→ INSTRUCTIONS FOR THE TASK
Without altering anything, output the material below.

→ DATA
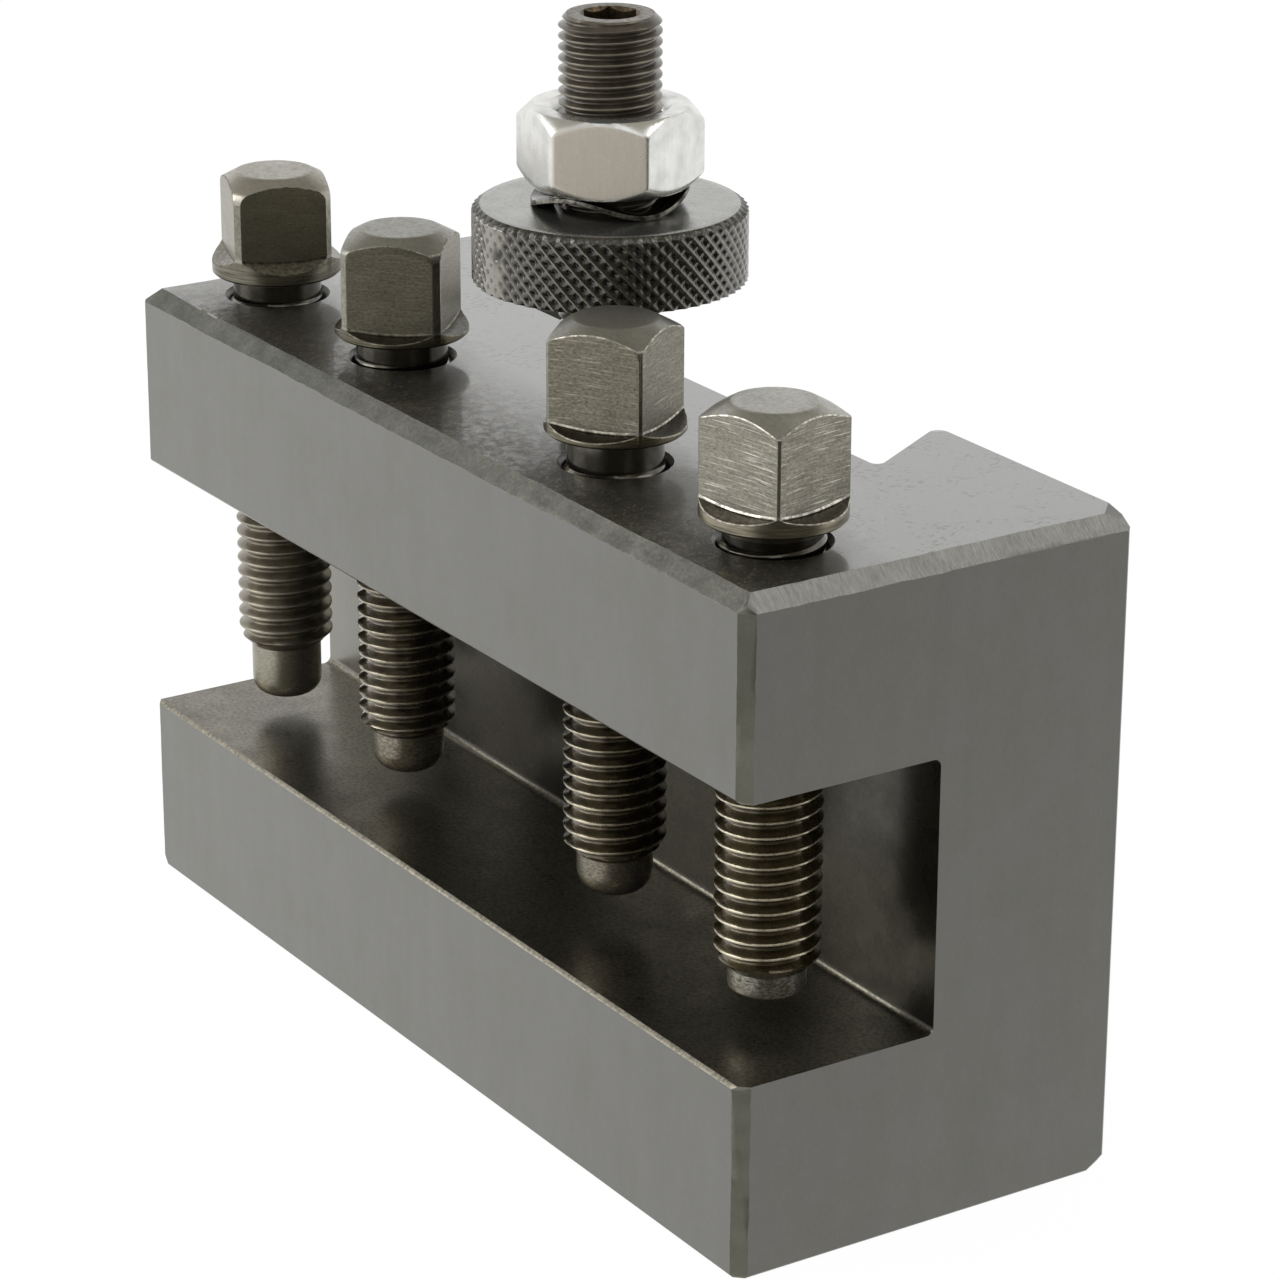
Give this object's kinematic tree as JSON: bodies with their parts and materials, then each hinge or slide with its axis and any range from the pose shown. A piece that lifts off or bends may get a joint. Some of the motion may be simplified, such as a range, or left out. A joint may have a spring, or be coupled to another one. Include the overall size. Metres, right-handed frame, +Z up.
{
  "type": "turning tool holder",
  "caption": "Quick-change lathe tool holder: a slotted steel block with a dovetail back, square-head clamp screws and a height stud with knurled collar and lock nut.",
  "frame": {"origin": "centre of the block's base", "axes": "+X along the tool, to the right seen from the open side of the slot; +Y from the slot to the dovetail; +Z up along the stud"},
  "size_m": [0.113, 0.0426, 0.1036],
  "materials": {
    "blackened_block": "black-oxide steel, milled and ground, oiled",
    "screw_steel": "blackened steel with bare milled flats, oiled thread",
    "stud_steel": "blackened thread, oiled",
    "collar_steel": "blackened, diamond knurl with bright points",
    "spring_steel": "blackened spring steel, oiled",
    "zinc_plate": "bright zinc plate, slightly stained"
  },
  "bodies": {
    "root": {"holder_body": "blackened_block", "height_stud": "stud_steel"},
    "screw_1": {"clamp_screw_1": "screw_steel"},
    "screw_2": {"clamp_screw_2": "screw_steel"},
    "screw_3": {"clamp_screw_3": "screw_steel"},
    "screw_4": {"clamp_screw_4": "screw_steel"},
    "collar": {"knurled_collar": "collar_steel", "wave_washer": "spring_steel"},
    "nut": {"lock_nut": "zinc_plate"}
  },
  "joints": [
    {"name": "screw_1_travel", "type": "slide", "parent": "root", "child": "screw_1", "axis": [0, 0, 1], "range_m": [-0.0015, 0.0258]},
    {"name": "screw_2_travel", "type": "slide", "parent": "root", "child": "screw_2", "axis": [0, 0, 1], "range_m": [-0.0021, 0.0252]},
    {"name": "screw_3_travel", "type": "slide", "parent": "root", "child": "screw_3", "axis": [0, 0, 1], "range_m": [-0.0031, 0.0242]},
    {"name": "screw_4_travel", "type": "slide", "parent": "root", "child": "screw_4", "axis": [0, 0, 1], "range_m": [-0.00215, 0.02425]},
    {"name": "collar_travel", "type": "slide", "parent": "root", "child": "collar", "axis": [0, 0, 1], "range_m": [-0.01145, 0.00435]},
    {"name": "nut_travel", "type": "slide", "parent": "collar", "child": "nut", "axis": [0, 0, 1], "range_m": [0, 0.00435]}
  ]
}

→ ANSWER
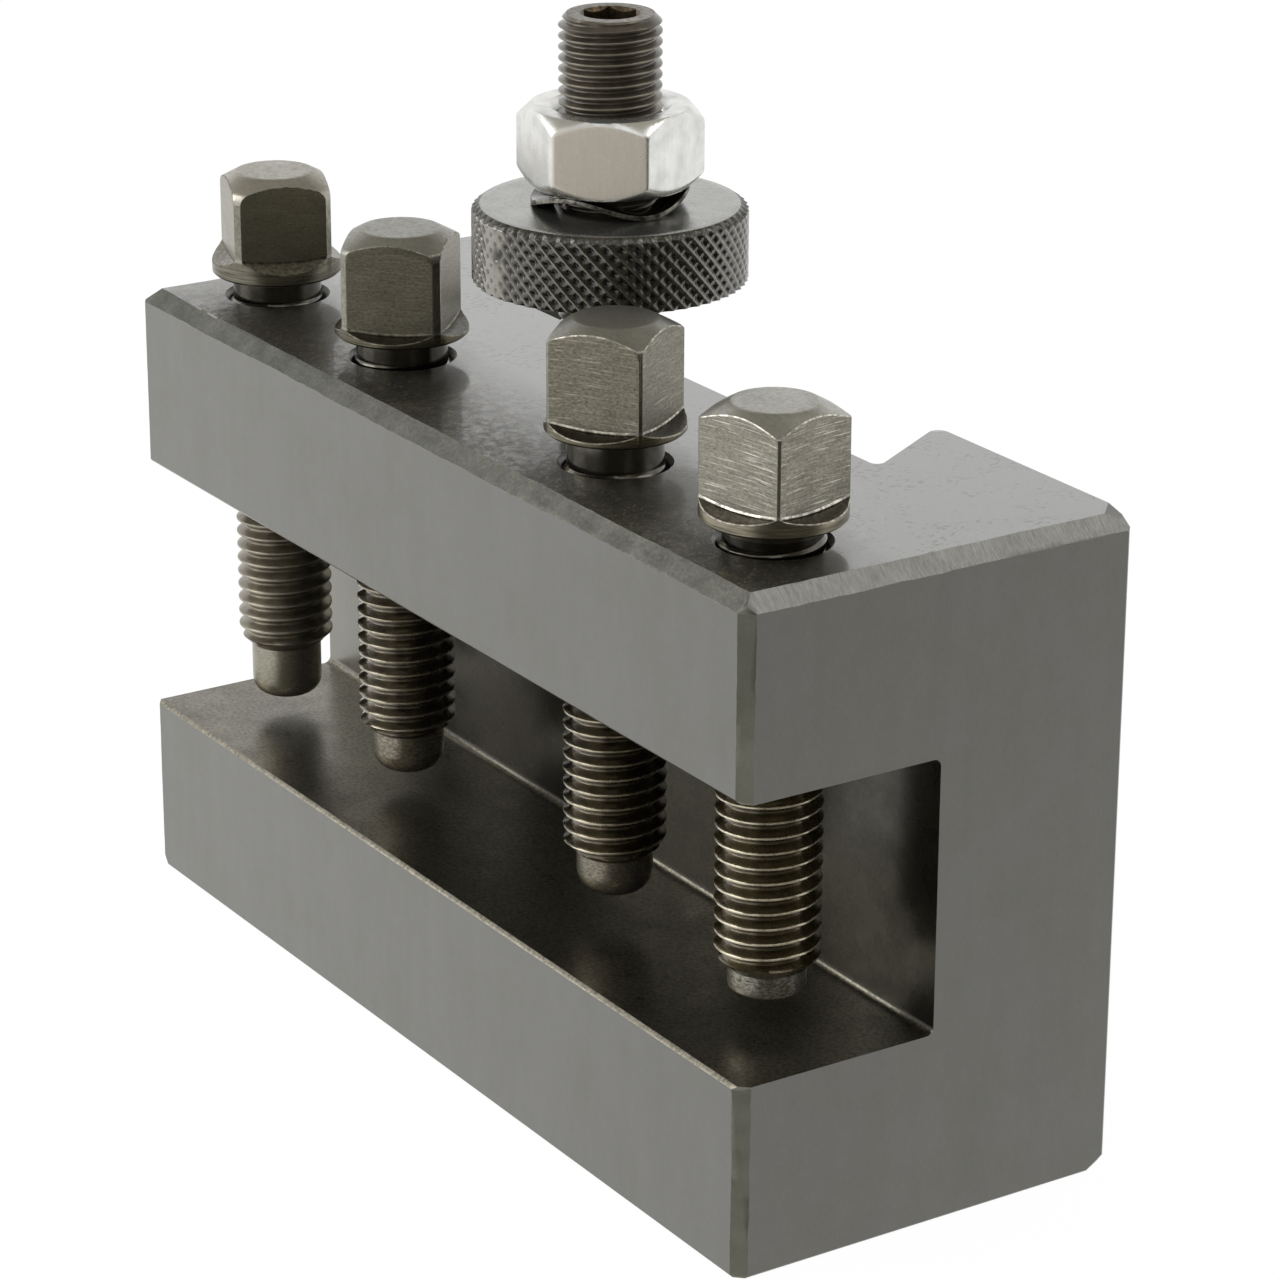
Give this object's kinematic tree as JSON: bodies with their parts and materials, then each hinge or slide with its axis and any range from the pose shown. A piece that lifts off or bends may get a joint. Some of the motion may be simplified, such as a range, or left out. A joint may have a spring, or be coupled to another one. Include the overall size. Metres, right-handed frame, +Z up.
{
  "type": "turning tool holder",
  "caption": "Quick-change lathe tool holder: a slotted steel block with a dovetail back, square-head clamp screws and a height stud with knurled collar and lock nut.",
  "frame": {"origin": "centre of the block's base", "axes": "+X along the tool, to the right seen from the open side of the slot; +Y from the slot to the dovetail; +Z up along the stud"},
  "size_m": [0.113, 0.0426, 0.1036],
  "materials": {
    "blackened_block": "black-oxide steel, milled and ground, oiled",
    "screw_steel": "blackened steel with bare milled flats, oiled thread",
    "stud_steel": "blackened thread, oiled",
    "collar_steel": "blackened, diamond knurl with bright points",
    "spring_steel": "blackened spring steel, oiled",
    "zinc_plate": "bright zinc plate, slightly stained"
  },
  "bodies": {
    "root": {"holder_body": "blackened_block", "height_stud": "stud_steel"},
    "screw_1": {"clamp_screw_1": "screw_steel"},
    "screw_2": {"clamp_screw_2": "screw_steel"},
    "screw_3": {"clamp_screw_3": "screw_steel"},
    "screw_4": {"clamp_screw_4": "screw_steel"},
    "collar": {"knurled_collar": "collar_steel", "wave_washer": "spring_steel"},
    "nut": {"lock_nut": "zinc_plate"}
  },
  "joints": [
    {"name": "screw_1_travel", "type": "slide", "parent": "root", "child": "screw_1", "axis": [0, 0, 1], "range_m": [-0.0015, 0.0258]},
    {"name": "screw_2_travel", "type": "slide", "parent": "root", "child": "screw_2", "axis": [0, 0, 1], "range_m": [-0.0021, 0.0252]},
    {"name": "screw_3_travel", "type": "slide", "parent": "root", "child": "screw_3", "axis": [0, 0, 1], "range_m": [-0.0031, 0.0242]},
    {"name": "screw_4_travel", "type": "slide", "parent": "root", "child": "screw_4", "axis": [0, 0, 1], "range_m": [-0.00215, 0.02425]},
    {"name": "collar_travel", "type": "slide", "parent": "root", "child": "collar", "axis": [0, 0, 1], "range_m": [-0.01145, 0.00435]},
    {"name": "nut_travel", "type": "slide", "parent": "collar", "child": "nut", "axis": [0, 0, 1], "range_m": [0, 0.00435]}
  ]
}